The scope of DAC6 includes all taxes levied by a EU member state, with the exception of VAT, customs duties, excise duties and compulsory social contributions.

3. What are the reporting process and deadlines?

The reporting process will start as of 1 July 2020. As of this date, concerned intermediaries or taxpayers will have to file the reportable information within thirty days from the first to occur: (i) the day after reportable arrangement is made available for implementation, or (ii) the day after reportable arrangement is ready for implementation, or (iii) the day when the first step in the implementation of the reportable cross-border arrangement has been made.

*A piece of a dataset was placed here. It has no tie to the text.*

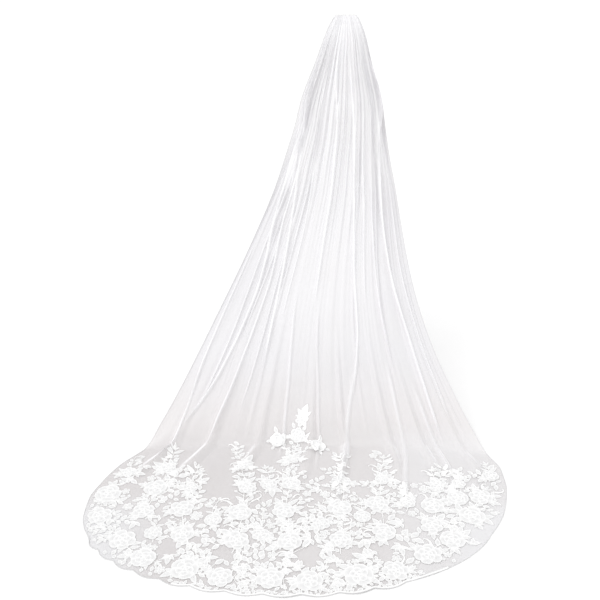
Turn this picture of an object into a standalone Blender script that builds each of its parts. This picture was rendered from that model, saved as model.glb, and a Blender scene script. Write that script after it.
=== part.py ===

In addition, reportable arrangements which were initiated between 25 June 2018 and 30 June 2020 must be reported before 31 August 2020. Arrangements which were initiated before 25 June 2018 do not need to be reported.

4. What information has to be reported?

The following information will need to be reported under DAC6:

  1. Identification of the taxpayers and intermediaries involved
  2. Details of the Hallmarks that generated the reporting obligation
  3. A summary of the arrangement
  4. The date of the first step in implementing the reportable arrangement
  5. Details of the relevant domestic tax rules
  6. The value of the arrangement
  7. The identification of the member state of the relevant taxpayer(s) and any other member states which are likely to be concerned by the reportable cross-border arrangement
  8. The identification of any other person in a member state likely to be affected by the reportable cross-border arrangement, indicating the corresponding member state

5. What penalties apply?

Penalties will be imposed on intermediaries or taxpayers that do not comply with the transparency measures. For example, in Luxembourg, late, incomplete or inaccurate reporting, non-reporting or non-compliance with the notification obligations will be subject to a maximum fine of EUR 250,000. In Malta a maximum fine is EUR 30,000.